Вообще-то это Хаксли. Послевоенными являются все авторы, которые пережили Первую мировую войну. После Второй, как ни странно (хотя ничего в этом нет странного), такой силы, такой мощи был культурный шок, что писать о Второй мировой войне начали не сразу. И писали о ней довольно поверхностно, старались ее не касаться или умалчивать о безднах, которые таятся в душе. Например, «Эсме – с любовью и убожеством» (или «Посвящается Эсме», «For Esmé – with Love and Squalor») – это, наверное, самый мой любимый рассказ из сэлинджеровской поздней «девятки». Абсолютно гениальный рассказ, и мальчик этот Чарльз, и девочка Эсме с ее трогательными маленькими ушками и аккуратными волосами, такой патологической вежливостью необычайной европейской. Это же все написано гораздо позже, да и война там не описана.

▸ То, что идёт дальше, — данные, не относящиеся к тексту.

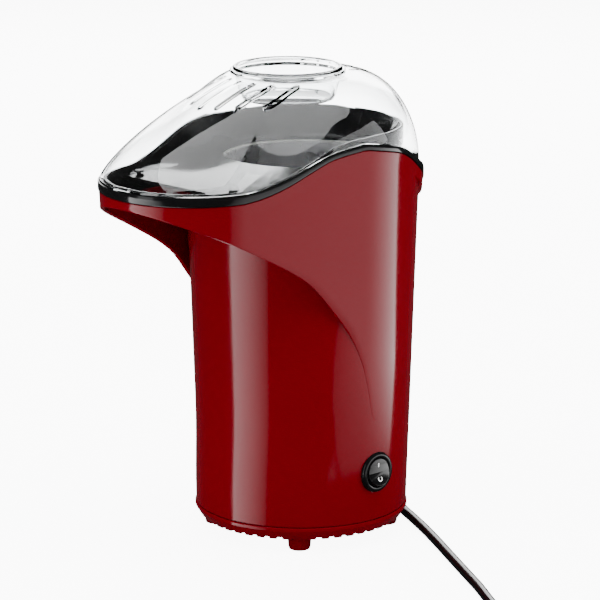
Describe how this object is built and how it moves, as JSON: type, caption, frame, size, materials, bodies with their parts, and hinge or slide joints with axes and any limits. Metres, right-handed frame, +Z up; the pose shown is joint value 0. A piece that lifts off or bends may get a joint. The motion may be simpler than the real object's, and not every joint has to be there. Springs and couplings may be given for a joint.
{
  "type": "popcorn maker",
  "caption": "Hot-air popcorn maker: round red column with an overhanging spout hood, clear domed lid with a measuring cup, side rocker switch and mains lead.",
  "frame": {"origin": "middle of the floor under the appliance, measured without its mains lead", "axes": "+Z up, spout towards -Y, switch on the +X side"},
  "size_m": [0.3645, 0.2845, 0.2879],
  "materials": {
    "red_plastic": "deep gloss red",
    "black_plastic": "gloss black",
    "clear_plastic": "clear polished plastic",
    "aluminium": "spun",
    "silicone": "matt grey silicone",
    "steel": "zinc plated",
    "mica": "mica board",
    "bakelite": "dark moulded heat-proof plastic",
    "board": "phenolic board",
    "copper": "copper windings",
    "magnet": "dark ferrite",
    "rubber": "smooth black",
    "brass": "plain"
  },
  "bodies": {
    "base": {"housing": "red_plastic", "base_cover": "red_plastic", "foot_front_right": "red_plastic", "foot_rear_right": "red_plastic", "foot_rear_left": "red_plastic", "foot_front_left": "red_plastic", "chute": "black_plastic", "switch_body": "black_plastic", "diode_1": "black_plastic", "diode_2": "black_plastic", "diode_3": "black_plastic", "diode_4": "black_plastic", "coil_tie": "black_plastic", "popping_chamber": "aluminium", "chamber_seal": "silicone", "heater_can": "steel", "heater_coil": "steel", "thermal_fuse": "steel", "motor_can": "steel", "motor_screw_left": "steel", "motor_screw_right": "steel", "clamp_screw": "steel", "chute_screw_left": "steel", "chute_screw_right": "steel", "base_screw_front_right": "steel", "base_screw_rear_right": "steel", "base_screw_rear_left": "steel", "base_screw_front_left": "steel", "chassis_screw_front_right": "steel", "chassis_screw_rear_right": "steel", "chassis_screw_rear_left": "steel", "chassis_screw_front_left": "steel", "heater_frame": "mica", "thermostat": "bakelite", "fan_housing": "bakelite", "motor_end_cap": "bakelite", "cord_clamp": "bakelite", "rectifier_board": "board", "motor_magnet_left": "magnet", "motor_magnet_right": "magnet", "motor_grommet_left": "rubber", "motor_grommet_right": "rubber", "strain_relief": "rubber", "power_cord": "rubber", "cord_tail": "rubber", "cord_coil": "rubber", "plug_body": "rubber", "lead_line": "rubber", "lead_load": "rubber", "switch_terminal_line": "brass", "switch_terminal_load": "brass", "plug_pin_left": "brass", "plug_pin_right": "brass"},
    "lid": {"lid": "clear_plastic"},
    "cup": {"measuring_cup": "clear_plastic"},
    "rocker": {"switch_rocker": "black_plastic"},
    "rotor": {"fan": "aluminium", "motor_shaft": "steel", "motor_armature": "copper"}
  },
  "joints": [
    {"name": "lid_lift", "type": "slide", "parent": "base", "child": "lid", "axis": [0, 0, 1], "range_m": [0, 0.12]},
    {"name": "cup_lift", "type": "slide", "parent": "lid", "child": "cup", "axis": [0, 0, 1], "range_m": [0, 0.06]},
    {"name": "rocker_tilt", "type": "hinge", "parent": "base", "child": "rocker", "pos_m": [0.0662, 0.035, 0.0465], "axis": [0, 1, 0], "range_deg": [0, 20]},
    {"name": "fan_spin", "type": "hinge", "parent": "base", "child": "rotor", "pos_m": [0, 0.035, 0.07], "axis": [0, 0, 1], "continuous": true}
  ]
}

Строго говоря, военных романов так и не появилось тогда. Ведь даже Хемингуэй, который был уверен, что уж о Второй мировой войне он напишет главный свой роман, задумал трилогию «На земле, на воде и в воздухе», написал из нее водную часть – «Острова в океане», был ею недоволен (думаю, не без оснований) и при жизни это не печатал. Хотя Новодворская считала это лучшей его книгой, я же признать этого никак не могу.
Вторая мировая война, по большому счету, не описана, потому что существует очень много идеологических препон на этом пути, слишком много вещей, которые нельзя говорить, слишком много откровений, недоговоренных до конца. По большому счету, у нас и военной-то прозы нет. А уж прозы межвоенной; прозы, которая может появиться сейчас, – я думаю, ее придется ждать чрезвычайно долго.
Я еще хотел сказать, что идея о череде обнулений – это идея романа Марины и Сергея Дяченко «Армагед-Дом», где паузы между этими обнулениями становятся все короче. Наверное, это та схема, которую чертит в романе «Пирамида» один из героев Леонова, где вся история человечества предстает как цепь треугольничков с уменьшающейся медианой. Катастрофы, после которых дым всегда пожиже, а труба пониже. Человеческая история, ничего не поделаешь, это череда глобальных катастроф, паузы между которыми становятся все короче, а результаты восстановления все жальче, все беднее. Не знаю, почему это так. В романе Дяченко делается предположение, что люди утрачивают альтруизм, поэтому они не берегут ни себя, ни мир, в котором живут. Вообще, «Армагед-Дом» – очень важный, великий и абсолютно пророческий роман.